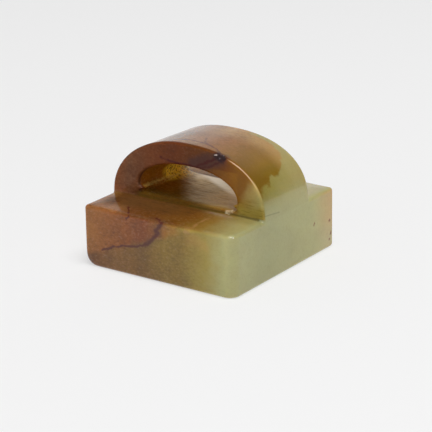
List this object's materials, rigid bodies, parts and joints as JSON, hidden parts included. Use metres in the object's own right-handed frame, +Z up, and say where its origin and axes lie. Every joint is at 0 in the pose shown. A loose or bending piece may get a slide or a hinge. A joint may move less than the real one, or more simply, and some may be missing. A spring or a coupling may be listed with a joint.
{
  "type": "seal stamp",
  "caption": "Square carved stone seal stamp with an arched bridge knob on its back and a flattened oval cord tunnel under the knob.",
  "frame": {"origin": "middle of the underside, on the surface that the seal stands on", "axes": "+Z up through the knob, X along the arch's span, Y along the cord tunnel with the front face at -Y"},
  "size_m": [0.023, 0.023, 0.0163],
  "materials": {
    "jade": "satin polished, waxy, slightly translucent"
  },
  "bodies": {
    "root": {"seal": "jade"}
  },
  "joints": []
}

* [WRITTEN EXERCISE] Give back all the data exactly as written.

* [RESPONSE TO THIS EXERCISE]
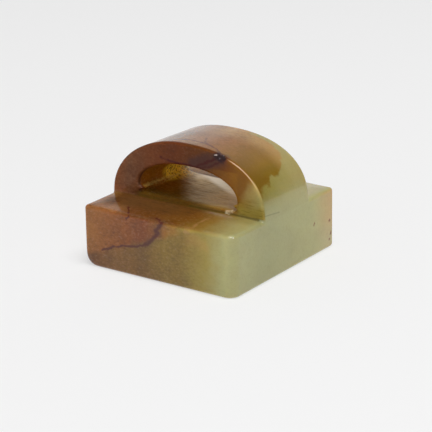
List this object's materials, rigid bodies, parts and joints as JSON, hidden parts included. Use metres in the object's own right-handed frame, +Z up, and say where its origin and axes lie. Every joint is at 0 in the pose shown. A loose or bending piece may get a slide or a hinge. A joint may move less than the real one, or more simply, and some may be missing. A spring or a coupling may be listed with a joint.
{
  "type": "seal stamp",
  "caption": "Square carved stone seal stamp with an arched bridge knob on its back and a flattened oval cord tunnel under the knob.",
  "frame": {"origin": "middle of the underside, on the surface that the seal stands on", "axes": "+Z up through the knob, X along the arch's span, Y along the cord tunnel with the front face at -Y"},
  "size_m": [0.023, 0.023, 0.0163],
  "materials": {
    "jade": "satin polished, waxy, slightly translucent"
  },
  "bodies": {
    "root": {"seal": "jade"}
  },
  "joints": []
}